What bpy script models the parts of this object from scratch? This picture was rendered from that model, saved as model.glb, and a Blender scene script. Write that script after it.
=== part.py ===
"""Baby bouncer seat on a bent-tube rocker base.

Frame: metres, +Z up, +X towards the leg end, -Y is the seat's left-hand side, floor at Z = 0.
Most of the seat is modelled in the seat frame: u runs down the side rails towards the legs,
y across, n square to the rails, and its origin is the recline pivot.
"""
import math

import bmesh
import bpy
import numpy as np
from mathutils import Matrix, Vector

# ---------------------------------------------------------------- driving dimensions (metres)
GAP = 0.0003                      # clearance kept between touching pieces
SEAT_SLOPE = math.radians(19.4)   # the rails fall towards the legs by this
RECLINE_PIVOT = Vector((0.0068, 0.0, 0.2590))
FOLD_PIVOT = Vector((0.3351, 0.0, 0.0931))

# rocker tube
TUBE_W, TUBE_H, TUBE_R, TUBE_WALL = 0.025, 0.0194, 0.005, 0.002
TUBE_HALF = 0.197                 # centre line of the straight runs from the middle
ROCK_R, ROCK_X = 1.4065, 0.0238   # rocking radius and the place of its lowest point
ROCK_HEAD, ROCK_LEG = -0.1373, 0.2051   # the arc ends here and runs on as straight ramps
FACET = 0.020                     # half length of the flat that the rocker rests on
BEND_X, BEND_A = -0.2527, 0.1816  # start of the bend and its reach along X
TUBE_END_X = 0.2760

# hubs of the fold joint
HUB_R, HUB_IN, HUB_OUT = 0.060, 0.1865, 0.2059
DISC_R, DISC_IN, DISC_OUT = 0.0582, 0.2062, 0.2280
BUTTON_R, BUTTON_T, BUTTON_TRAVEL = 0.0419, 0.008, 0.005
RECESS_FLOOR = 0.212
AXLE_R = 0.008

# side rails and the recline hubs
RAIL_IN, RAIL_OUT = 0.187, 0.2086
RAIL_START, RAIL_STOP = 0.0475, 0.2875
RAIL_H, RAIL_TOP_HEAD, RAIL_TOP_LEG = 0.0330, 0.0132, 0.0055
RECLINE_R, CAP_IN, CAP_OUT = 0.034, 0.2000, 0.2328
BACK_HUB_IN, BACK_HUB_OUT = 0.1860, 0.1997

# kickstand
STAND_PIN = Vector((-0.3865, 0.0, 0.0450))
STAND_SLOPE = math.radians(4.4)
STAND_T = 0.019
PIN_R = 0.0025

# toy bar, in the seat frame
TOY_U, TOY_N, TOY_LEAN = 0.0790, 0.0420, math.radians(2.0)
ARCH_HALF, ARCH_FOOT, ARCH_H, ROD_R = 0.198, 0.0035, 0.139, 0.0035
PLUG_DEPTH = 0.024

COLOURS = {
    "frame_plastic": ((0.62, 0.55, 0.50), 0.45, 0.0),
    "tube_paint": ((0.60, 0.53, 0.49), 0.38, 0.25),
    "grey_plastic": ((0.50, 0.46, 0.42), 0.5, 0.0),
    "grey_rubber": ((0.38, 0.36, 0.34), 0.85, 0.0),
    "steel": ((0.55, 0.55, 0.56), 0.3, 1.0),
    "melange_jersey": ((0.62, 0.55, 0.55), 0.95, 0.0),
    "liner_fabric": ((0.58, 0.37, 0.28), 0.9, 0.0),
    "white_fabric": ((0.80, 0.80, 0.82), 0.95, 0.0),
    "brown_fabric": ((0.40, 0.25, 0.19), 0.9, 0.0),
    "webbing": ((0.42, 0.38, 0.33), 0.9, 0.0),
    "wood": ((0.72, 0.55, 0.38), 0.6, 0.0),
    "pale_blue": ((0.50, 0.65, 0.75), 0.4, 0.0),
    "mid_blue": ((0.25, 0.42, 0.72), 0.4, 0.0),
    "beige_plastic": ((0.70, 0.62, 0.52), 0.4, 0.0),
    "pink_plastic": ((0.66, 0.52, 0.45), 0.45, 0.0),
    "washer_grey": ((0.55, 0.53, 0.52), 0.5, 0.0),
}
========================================
Restate the listing exactly, starting at its first line and ending at the line where "bent-tube rocker base." occurs; include both and no other lines.

What bpy script models the parts of this object from scratch? This picture was rendered from that model, saved as model.glb, and a Blender scene script. Write that script after it.
=== part.py ===
"""Baby bouncer seat on a bent-tube rocker base.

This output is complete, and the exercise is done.